This is another one of those books I picked up months ago (at a conference) and only now have had the extreme pleasure of reading! I met the author when I picked this one up. She had no line in front of her, and I remember not even realizing who she was until I was right up in her face, by which point I was all, “I loved The Vespertine!” I honestly don’t remember much about what we talked about, but I know we chatted for a little while until she did develop a line (behind me), and I just felt so special being able to talk with Saundra Mitchell for a bit –because she is awesome.
She even signed the book in a pretty, light blue sharpie that matches with the colors of the cover. And these book covers are always so pretty! I really enjoyed the first book in the series, and I was a little surprised to learn of a sequel because I sort of remember the last book ending with a big bang of a fire, gun wounds, and a main character in ruins (with a final inkling of hope). It was a good ending. And I sort of went into this book thinking it would be a continuation of The Vespertine and it wasn’t. It’s about Zora, the best friend/cousin of the MC, Amelia, in the first book.
And I actually liked this book more than the first book because I really just liked Zora more. She really has become so much more than that girly best friend character. And frankly, whereas I remember Amelia coming off as rather weak, Zora is the epitome of strength. It begins with Zora in a not so good place. During the epic bang of the finale of the first book, Zora lost the boy she loved (who she was engaged to marry). She starts off much like how Amelia ended: really depressed. She gets it in her head though that she would enjoy moving out west to live with her widowed aunt.
She believes her cousin, Amelia, to be dead because of a letter written to her mother. And after a poor attempt at attending a dance, she purposely makes a spectacle of herself, and publicly kisses a stranger in front of everyone. Her mother then has to send her to go live with her aunt. And while Zora expects that the living arrangements in the west will be different and the work will be hard, she had no idea that she would be living in a one-room hut, and doing chores like making her own soap.
It turns out the guy Zora kissed at the dance, followed her to the west because he was already in love with her before they kissed. Too bad for him, Zora refuses to barely look at any males and spends a lot of her time focused on her dead fiancé. Or at least that is what she keeps telling herself to do whenever Emerson is near by. On her initial carriage ride to her aunt’s, Zora’s carriage is robbed, and instead of letting it all happen quietly like the rest of the carriage, Zora is foolishly brave and stands up for herself (and well, her belongings –mostly non-profitable memories of her dead boyfriend). The carriage then decides to leave her stranded. After walking for some time, with nothing, Zora is picked up by Emerson who saves the day.

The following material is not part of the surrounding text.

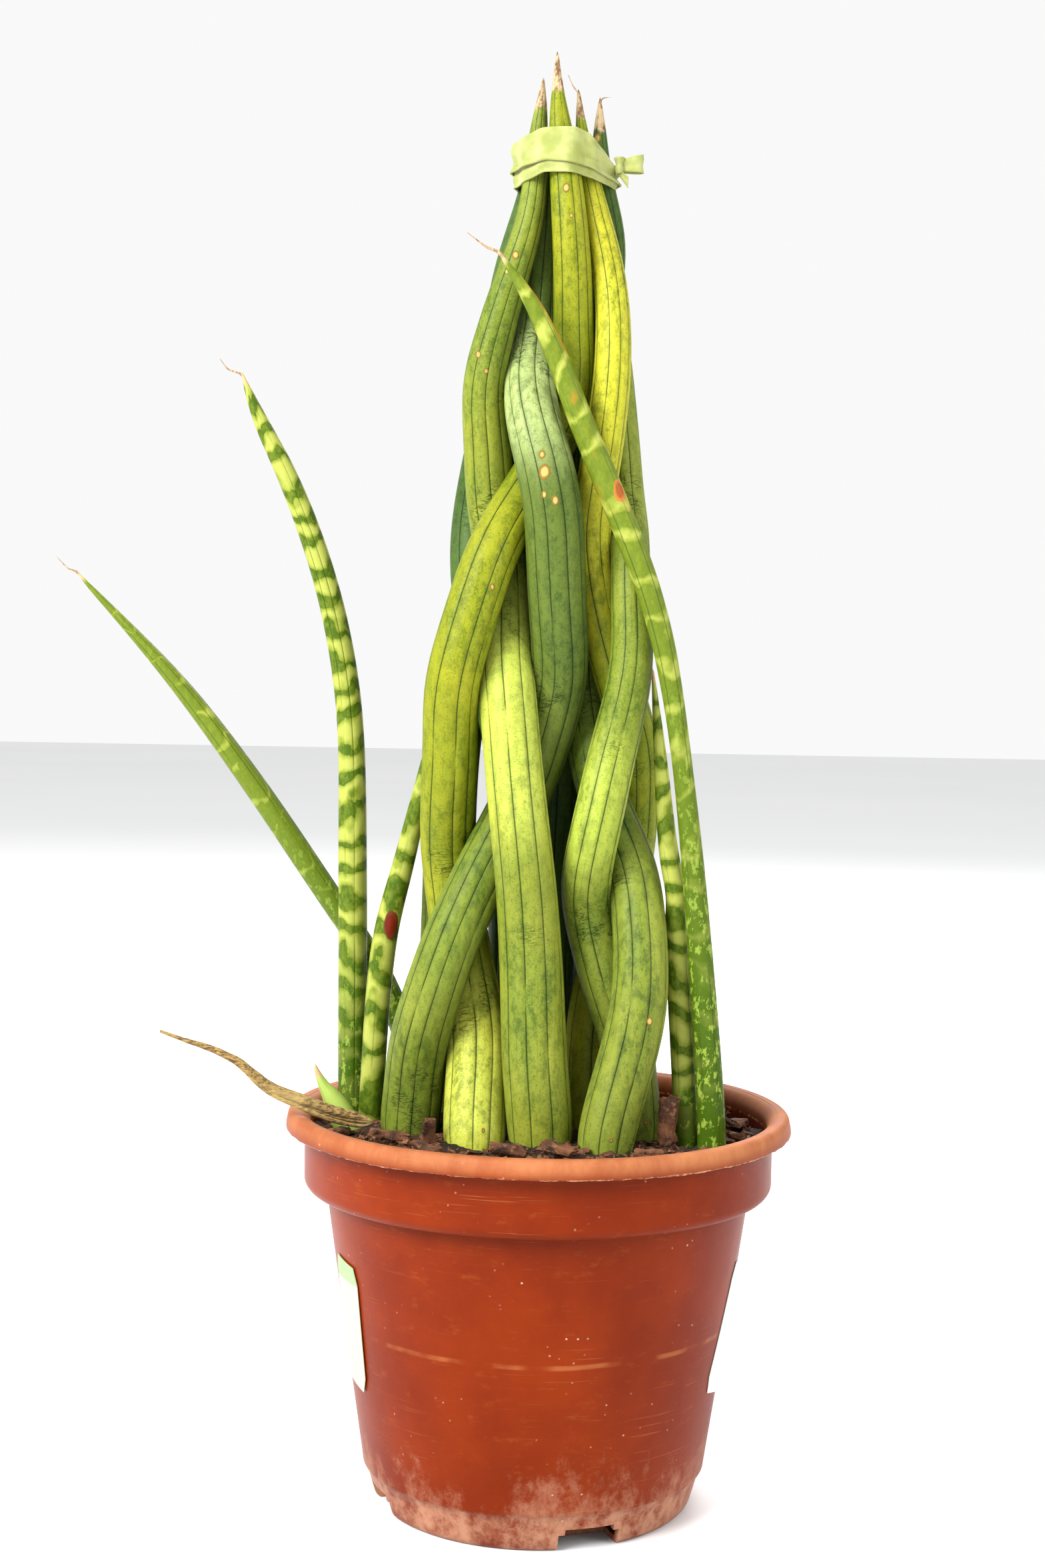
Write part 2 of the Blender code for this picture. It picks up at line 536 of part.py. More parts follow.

Too bad the whole world seems to hate Emerson (particularly Zora’s aunt, who runs him away with her shotgun when he drops Zora off). The people in town think of him as a robber because he cheated people on land when people first arrived out west. Though, if it weren’t for Emerson, Zora would never have realized her supernatural ability to find water. She told him his well was in the wrong spot and when he jokingly asked her where it should be, she told him and it turned out she was right. And as the story moves forward and Zora learns to live along with her grief, learns to work hard, and learns to love her aunt and little cousin, she learns how to use her gift. She also learns that Emerson has an ability of his own. He’s really good at growing things, unnaturally good at it. He helps Zora’s garden grow in return for helping him with his water situation.
When Zora’s aunt realizes her skill, Zora is convinced to go around town to tell people where to dig their wells (for a fee of course!) And even though Zora knows how well going around town with a “magical” ability worked out for her cousin, she does it because her aunt really needs to the money to buy a cow.
There’s a small smidgen of magic, lots of grief, some wonderful new characters, a western lifestyle rarely mentioned in YA, more fires, some Western style land disputes, fights, and lots of love. The love and romance in this book is the slow developing kind, the kind where the characters really learn a lot about each other before diving into anything. Zora outright refuses to fall for Emerson’s charms until he tells her his story. And even though the guy who followed her cross country after a single kiss pretty much announces his intent to marry her, Zora refuses to take an easy out. She chooses love over comfort and money.
And I just love how much spunk Zora has! She never backs down in a fight. She refuses to let thieves get away with stealing! She cheats a cheater with her powers. She uses her abilities to help her family. She loves her family more than anything. And she adapts to a completely different kind of lifestyle without even trying. She’s brave and so strong in her convictions about what is right. I also loved Emerson and his rough kind of honesty. I loved Zora’s aunt and how strong she was too, barely older than Zora and raising a child on her own in terrible circumstances.
The best part though is the writing. Mitchell wrote about this setting and this time period so beautifully! Everything just flowed. And it was so easy to get lost in the language and the time of this story. The little supernatural elements blended in nicely and I liked that they were not the major focus of the book. I was really impressed with this. I loved the ending! There was a definite cliffhanger with hints of a book 3 that will include characters from both novels. I give this one a 10/10. I loved it.